On pourrait aussi prendre l’exemple de Boeing qui quémandait jusqu’à tout récemment la coquette somme de 60 G$ US du gouvernement américain, pour elle-même et pour ses nombreux fournisseurs. Encore une fois, je crois que le gouvernement devrait tout faire pour sauver Boeing et l’industrie aéronautique nord-américaine ainsi que ses emplois, mais elle n’a pas à voler au secours des actionnaires de Boeing ou de ses fournisseurs. Surtout que Boeing a racheté pour environ 40 G$ US de ses propres actions au cours des quelque 10 dernières années.

Si le gouvernement américain aide les sociétés aériennes, pourquoi ne devrait-il pas aussi aider les sociétés hôtelières, les entreprises de croisière, les restaurants, les casinos ou les producteurs pétroliers? Où le gouvernement devrait-il tirer la ligne?

J’ajouterais que les plans de sauvetage d’entreprises ne sont pas très justes pour les sociétés qui sont laissées de côté, ni pour les investisseurs qui avaient investi dans les sociétés les moins risquées d’une industrie. Lorsqu’une société passe par le processus de protection contre la faillite, elle est soit démantelée ou liquidée, ou elle en émerge considérablement diminuée. Ses concurrents profitent généralement de la situation pour gagner d’importantes parts de marché. Ils seront aussi en mesure de charger plus cher pour leurs produits ou services. C’est la loi de la jungle et de la sélection naturelle: les sociétés les plus fortes finissent par laisser les sociétés plus faibles dans l’ombre. Si l’on aide systématiquement les entreprises les plus faibles, les plus fortes ne pourront pas se démarquer.

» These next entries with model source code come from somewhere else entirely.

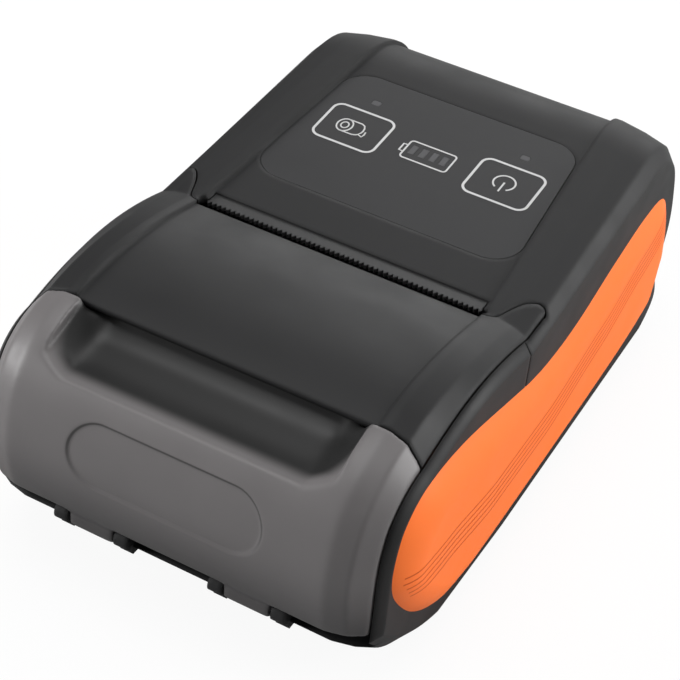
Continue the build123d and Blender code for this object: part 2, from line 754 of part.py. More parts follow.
door_near_y = battery_near_y - door_margin
door_far_y = battery_near_y + battery_length + door_margin
door_axis_y = battery_near_y - 0.6
door_axis_z = case_bottom + door_thick / 2
with BuildPart() as battery_door:
    block(-door_half, door_half, door_axis_y, door_far_y, case_bottom, case_bottom + door_thick)
    rod(door_axis_y, door_axis_z, door_thick / 2, -door_half, door_half)
    rod(door_axis_y, door_axis_z, 0.45, -door_half - 1.1, door_half + 1.1)
    for groove in range(5):
        block(-9.0, 9.0, door_far_y - 5 - groove * 1.6, door_far_y - 4.2 - groove * 1.6, 0, case_bottom + 0.4,
              mode=Mode.SUBTRACT)
save(battery_door, "battery_door")

# Main board and what stands on it
board_top = board_z + board_thick
with BuildPart() as main_board:
    block(-33.0, 33.0, 8.6, 52.0, board_z, board_top)
    block(-24.0, 24.0, 52.0, 61.5, board_z, board_top)
    for place in both_sides(board_post_places):
        post(*place, screw_radius, board_z - 1, board_top + 1, mode=Mode.SUBTRACT)
save(main_board, "main_board")

with BuildPart() as board_screws:
    for place in both_sides(board_post_places):
        post(*place, screw_radius, board_z - 5.5, board_top)
        post(*place, screw_head_radius, board_top, board_top + 1.2)
save(board_screws, "board_screws")

with BuildPart() as case_screws:
    for place in both_sides(case_screw_places):
        post(*place, screw_radius, case_bottom + 1.6, case_split + 8)
        post(*place, screw_head_radius, case_bottom + 0.4, case_bottom + 1.6)
save(case_screws, "case_screws")

with BuildPart() as usb_socket:
    block(socket_x - socket_half, socket_x + socket_half, half_length - 1.4 - socket_depth, half_length - 1.4,
          board_top, board_top + socket_height)
    block(socket_x - socket_half + 0.5, socket_x + socket_half - 0.5, half_length - 6.4, half_length,
          board_top + 0.5, board_top + socket_height - 0.5, mode=Mode.SUBTRACT)
    block(socket_x - 3.0, socket_x + 3.0, half_length - 6.4, half_length - 2.6, board_top + 1.3, board_top + 1.9)
save(usb_socket, "usb_socket")

with BuildPart() as radio_module:
    block(-24.0, -9.0, 38.0, 51.0, board_top, board_top + 2.4)
save(radio_module, "radio_module")

with BuildPart() as buzzer:
    post(-18.0, 22.0, 6.0, board_top, board_top + 4.5)
    post(-18.0, 22.0, 1.0, board_top + 3.5, board_top + 5, mode=Mode.SUBTRACT)
save(buzzer, "buzzer")

with BuildPart() as battery_contacts:
    block(-7.0, 7.0, battery_near_y - 2.9, battery_near_y - 0.3, 10.0, board_z)
    for x in (-4.5, 0.0, 4.5):
        block(x - 0.8, x + 0.8, battery_near_y - 0.3, battery_near_y, 12.0, 16.0)
save(battery_contacts, "battery_contacts")

with BuildPart() as paper_sensor:
    block(-3.0, 3.0, bay_y - 2.0, bay_y + 2.0, case_bottom + 0.9, bay_z - bay_radius - 0.1)
save(paper_sensor, "paper_sensor")

with BuildPart() as feet:
    for place in both_sides(foot_places):
        post(*place, foot_radius, 0, case_bottom + 0.5)
save(feet, "feet")

# Side panels: pillow-shaped skins over the cheeks. The outline is where a panel meets the case.
side_top = ((-61.9, 26.0), (-62.3, 32.0), (-60.6, 39.0), (-56.0, 43.2), (-49.6, 44.9), (-42.0, 45.0),
            (-33.0, 43.6), (-16.0, 39.9), (-2.0, 37.4), (12.0, 37.5), (29.5, 40.4), (45.0, 42.0),
            (56.0, 40.4), (63.6, 33.0), (67.0, 23.0))
side_low = ((67.4, 14.5), (64.6, 8.6), (58.0, 5.0), (46.0, 2.8), (30.0, 1.9), (3.0, 1.5), (-23.0, 1.5),
            (-33.0, 2.3), (-43.0, 4.8), (-52.0, 11.2), (-58.8, 19.6))
side_steps = ((cover_half + skin_gap, 0.0), (38.4, 0.0), (39.8, 1.6), (40.9, 3.6), (41.7, 5.8), (42.2, 8.4))
spine_near = (-40.0, 24.5)
spine_far = (50.0, 20.0)


def side_outline(inset):
    """Outline of a side panel, drawn in by inset towards the spine that runs along its middle."""
    points = []
    for y, z in side_top + side_low:
        share = min(max((y - spine_near[0]) / (spine_far[0] - spine_near[0]), 0), 1)
        middle_y = spine_near[0] + share * (spine_far[0] - spine_near[0])
        middle_z = spine_near[1] + share * (spine_far[1] - spine_near[1])
        run = hypot(middle_y - y, middle_z - z)
        points.append((y + (middle_y - y) * inset / run, z + (middle_z - z) * inset / run))
    with BuildLine() as line:
        Spline(*points, periodic=True)
    return line.line


for side, name in ((-1, "side_panel_left"), (1, "side_panel_right")):
    with BuildPart() as side_panel:
        for x, inset in side_steps:
            plane = Plane(origin=(side * x, side_near_y, 0), x_dir=(-side * side_taper, 1, 0),
                          z_dir=(1, side * side_taper, 0))
            with BuildSketch(plane):
                with Locations((-side_near_y, 0)):
                    add(make_face(side_outline(inset), mode=Mode.PRIVATE))
        loft(ruled=True)
        add(outer_case.part, mode=Mode.SUBTRACT)
    save(side_panel, name)
print("idler", idler_place, "pinion", pinion_place, "pivot", pivot_y, pivot_z)
print("panel tilt", panel_tilt, "door axis", door_axis_y, door_axis_z)
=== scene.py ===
# %% [markdown]
# A pocket receipt printer. The solids of the case, the cover, the gears and the keys come ready made
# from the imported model, in metres, and stay where they are. This script gives every piece its finish,
# adds what is printed, embossed or too fine for the solids, and sets the camera, the floor and the lamps.

# %% Load the printer's solids
import math
import bpy
import bmesh
from mathutils import Matrix, Vector
from mathutils.bvhtree import BVHTree


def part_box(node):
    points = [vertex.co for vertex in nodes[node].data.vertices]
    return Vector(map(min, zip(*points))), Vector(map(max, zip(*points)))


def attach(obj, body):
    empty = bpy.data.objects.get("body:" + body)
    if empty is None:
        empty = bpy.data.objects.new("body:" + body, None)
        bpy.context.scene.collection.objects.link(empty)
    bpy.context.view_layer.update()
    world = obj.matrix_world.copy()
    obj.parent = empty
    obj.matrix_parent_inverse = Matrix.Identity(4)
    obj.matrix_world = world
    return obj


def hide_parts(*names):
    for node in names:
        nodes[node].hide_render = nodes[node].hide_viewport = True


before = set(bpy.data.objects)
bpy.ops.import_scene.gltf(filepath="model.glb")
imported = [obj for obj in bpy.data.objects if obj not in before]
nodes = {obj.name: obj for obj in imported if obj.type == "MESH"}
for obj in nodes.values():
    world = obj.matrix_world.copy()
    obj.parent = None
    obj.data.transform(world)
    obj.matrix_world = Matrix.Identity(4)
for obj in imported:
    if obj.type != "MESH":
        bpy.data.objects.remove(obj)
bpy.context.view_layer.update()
MM = 0.001

# %% [markdown]
# The scene starts with the view. The photograph was taken from above the near right corner with a long
# lens, a little rolled. The camera is placed by those three angles and a distance, so that the same
# numbers can be read off and tried one at a time.

# %% Camera
PICTURE = 680
FOCAL_PIXELS = 2000.0
SENSOR_WIDTH = 36.0
AZIMUTH, ELEVATION, ROLL = math.radians(25.54), math.radians(38.73), math.radians(6.0)
EYE = Vector((126.3, -271.7, 259.0)) * MM

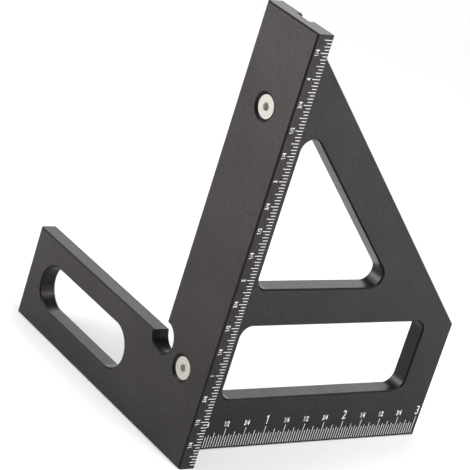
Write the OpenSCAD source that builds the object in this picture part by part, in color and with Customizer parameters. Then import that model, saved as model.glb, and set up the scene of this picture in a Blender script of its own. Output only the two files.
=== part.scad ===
// Woodworker's set square for marking 45 and 90 degree lines round the corner of a board.
// An L-shaped fence plate carries a five-sided blade plate, which seats in a groove down
// the fence's inner face and is held there by two countersunk socket screws.
// X runs along the blade, Y across the fence, Z up. The origin is the heel of the square:
// the fence's inner face, the blade's middle plane and the plane that the square stands on.

/* [Blade] */
// Reach of the blade from the fence's inner face to its upright end
blade_reach = 77.7; // [60:0.1:120]
// Height of the blade's upright end
blade_end_h = 33.2; // [32:0.1:50]
// Thickness of the blade plate
blade_t = 5; // [4.5:0.1:8]
// Angle between the blade's slanted edge and its base
slant_angle = 45; // [40:1:50]
// Height of the rail under the lower window, which carries the base scale
base_rail_h = 14.1; // [9:0.1:18]
// Height of the lower window
low_window_h = 20.2; // [12:0.1:22]
// Height of the rail between the two windows
cross_rail_h = 10.1; // [6:0.05:16]
// Width of the rail along the slanted edge
slant_rail_w = 10.5; // [6:0.05:14]
// Width of the rail at the upright end
end_rail_w = 10.1; // [6:0.1:16]
// Width of the rail beside the fence, which the screws thread into
heel_rail_w = 8; // [7:0.1:12]
// Radius of the windows' corners
window_r = 3.1; // [1:0.1:4]

/* [Fence] */
// Thickness of the fence plate
fence_t = 5; // [4.5:0.1:8]
// Width of the fence's upright bar, across the blade
bar_w = 20; // [14:0.5:32]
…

Un gouvernement doit à mon avis faire preuve de beaucoup de prudence avant d’aider une entreprise en difficulté. Il doit le faire si sa faillite risque de causer beaucoup de dommage à l’économie (c’était le cas en 2008-2009 concernant l’échec des grandes banques américaines considérées «too big to fail»). Il devrait aussi l’envisager lorsqu’il y a beaucoup d’emplois en jeu, mais en aucun cas devrait-il chercher à indemniser les actionnaires.